**TASK DESCRIPTION**
Repeat the lines of the data that follow, please, starting at the first and stopping after the one with "from mathutils import Matrix, Vector".

--- Begin ITEMS ---

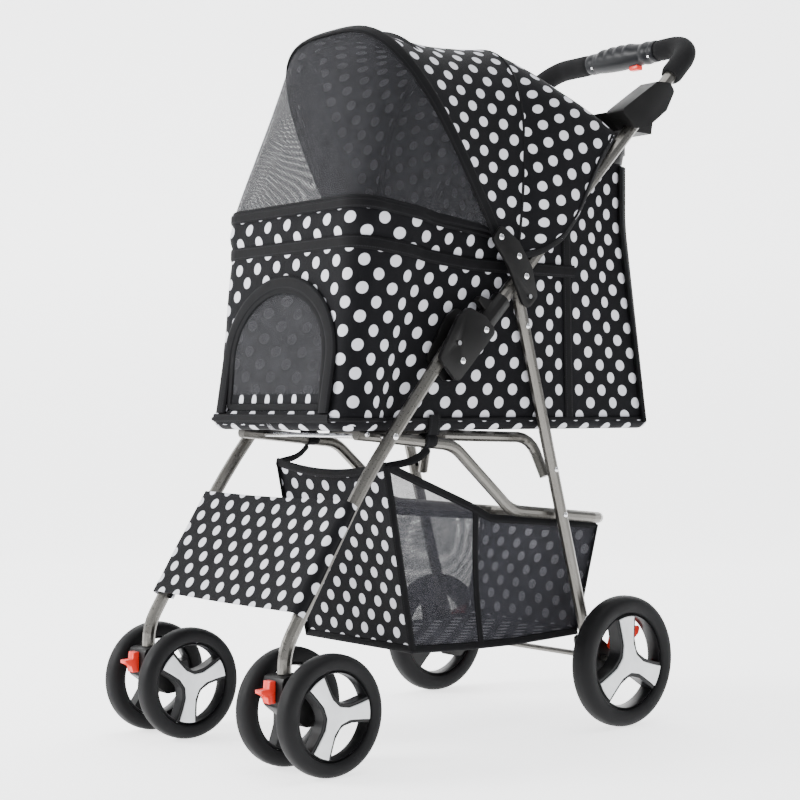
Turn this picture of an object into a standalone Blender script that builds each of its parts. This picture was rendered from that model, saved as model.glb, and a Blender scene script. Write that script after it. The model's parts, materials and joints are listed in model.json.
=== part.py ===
"""Four-wheel folding pet stroller, one object per physical piece.

Metres, +Z up. The stroller faces -Y, +X is its left side, and the origin is the
middle of the footprint on the floor.
"""

import math

import bmesh
import bpy
from mathutils import Matrix, Vector

# Wheels
FRONT_WHEEL_RADIUS = 0.0715
FRONT_WHEEL_WIDTH = 0.026
REAR_WHEEL_RADIUS = 0.0875
REAR_WHEEL_WIDTH = 0.030
FRONT_AXLE_Y = -0.318
SWIVEL_Y = -0.353
CASTER_X = 0.151
TWIN_OFFSET = 0.0407
REAR_AXLE_Y = 0.176
REAR_WHEEL_X = 0.1913
AXLE_RADIUS = 0.004

# Tubes: the planes that they lie in, and their radii
FRAME_X = 0.150
LEG_RADIUS = 0.0085
HANDLE_RADIUS = 0.009
REAR_LEG_X = 0.1432
REAR_LEG_RADIUS = 0.008
LINK_X = 0.1235
LINK_RADIUS = 0.0078
SEAT_X = 0.1055
SEAT_RADIUS = 0.0072
BOW_RADIUS = 0.0025

# Pivots of the fold, as (Y, Z)
FOLD_PIVOT = (-0.096, 0.508)
LINK_PIVOT = (-0.1922, 0.3915)
CANOPY_PIVOT = (-0.016, 0.6457)
HANDLE_ANGLE = math.radians(45.2)
HANDLE_OFFSET = 0.021
REAR_PIVOT_ALONG = 0.1326
REAR_PIVOT_BEHIND = 0.0225
REAR_LEG_LOW = (0.1702, 0.0620)
SEAT_PIVOT_Z = 0.3448
PIN_RADIUS = 0.003
PIN_CLEARANCE = 0.0003

# Handle bar
BAR_Y = 0.3745
BAR_Z = 0.9520
BAR_BEND = 0.045
FOAM_RADIUS = 0.0155
GRIP_HALF = 0.054
GAP = 0.0004

# Tray
TRAY_TOP = 0.8370
WELL_Y = 0.2565

# Carrier
FLOOR_Z = 0.4045
BOARD_THICK = 0.008
PAD_THICK = 0.016
FABRIC = 0.003
CARRIER_FRONT_Y = -0.264
CARRIER_REAR_Y = 0.302
RIM_Z = 0.680
REAR_WALL_TOP = 0.782
FRONT_SEAM_Y = -0.198

SIDES = {"left": 1.0, "right": -1.0}
UP = Vector((0, 0, 1))


def clear_scene():
    for obj in list(bpy.data.objects):
        bpy.data.objects.remove(obj, do_unlink=True)


def material(name, colour, roughness, metallic=0.0):
    """A Principled material, made once for each name."""
    if name in bpy.data.materials:
        return bpy.data.materials[name]
    made = bpy.data.materials.new(name)
    made.use_nodes = True
    shader = made.node_tree.nodes["Principled BSDF"]
    shader.inputs["Base Color"].default_value = (*colour, 1.0)
    shader.inputs["Roughness"].default_value = roughness
    shader.inputs["Metallic"].default_value = metallic
    return made


def painted():
    return material("painted_tube", (0.55, 0.54, 0.51), 0.35, 0.8)


def dark_plastic():
    return material("black_plastic", (0.02, 0.02, 0.022), 0.45)


def red_plastic():
    return material("red_plastic", (0.75, 0.03, 0.02), 0.4)


def silver_plastic():
    return material("silver_plastic", (0.78, 0.78, 0.8), 0.35)


def tyre_rubber():
    return material("tyre_rubber", (0.015, 0.015, 0.016), 0.6)


def foam():
    return material("black_foam", (0.02, 0.02, 0.02), 0.9)


def chrome():
    return material("rivet_steel", (0.75, 0.75, 0.75), 0.25, 1.0)


def dotted_cloth():
    return material("dotted_cloth", (0.03, 0.03, 0.035), 0.85)


def mesh_cloth():
    return material("mesh_cloth", (0.05, 0.05, 0.055), 0.8)


def board():
    return material("floor_board", (0.04, 0.04, 0.045), 0.8)


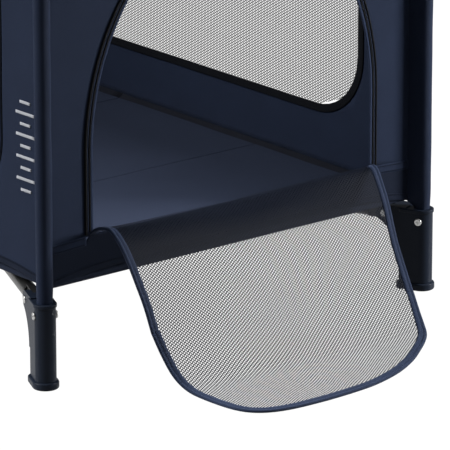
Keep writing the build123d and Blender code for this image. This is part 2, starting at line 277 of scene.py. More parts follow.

--- End ITEMS ---

**THE SOLUTION**
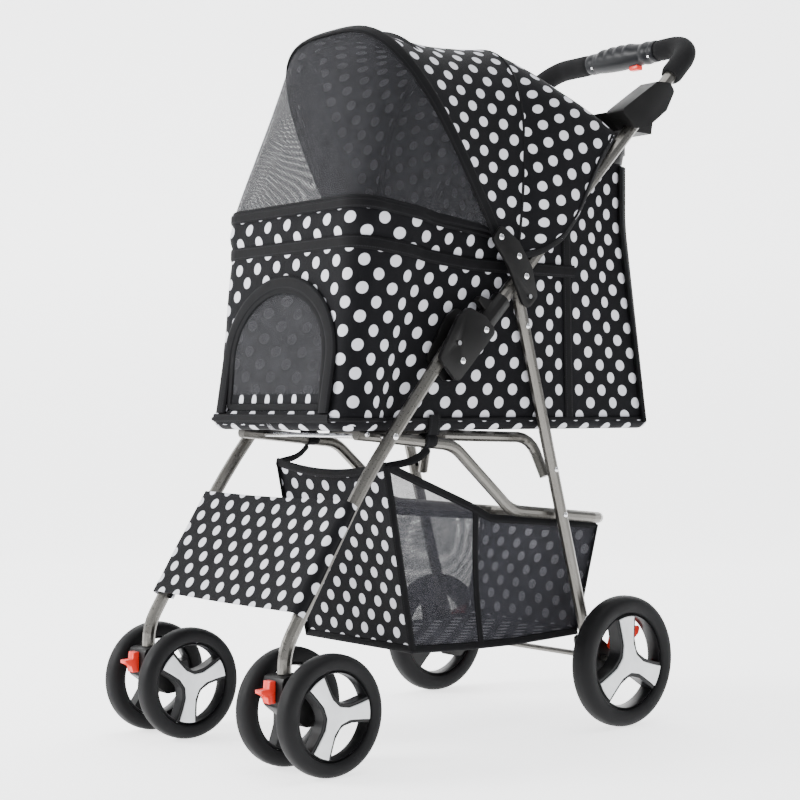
Turn this picture of an object into a standalone Blender script that builds each of its parts. This picture was rendered from that model, saved as model.glb, and a Blender scene script. Write that script after it. The model's parts, materials and joints are listed in model.json.
=== part.py ===
"""Four-wheel folding pet stroller, one object per physical piece.

Metres, +Z up. The stroller faces -Y, +X is its left side, and the origin is the
middle of the footprint on the floor.
"""

import math

import bmesh
import bpy
from mathutils import Matrix, Vector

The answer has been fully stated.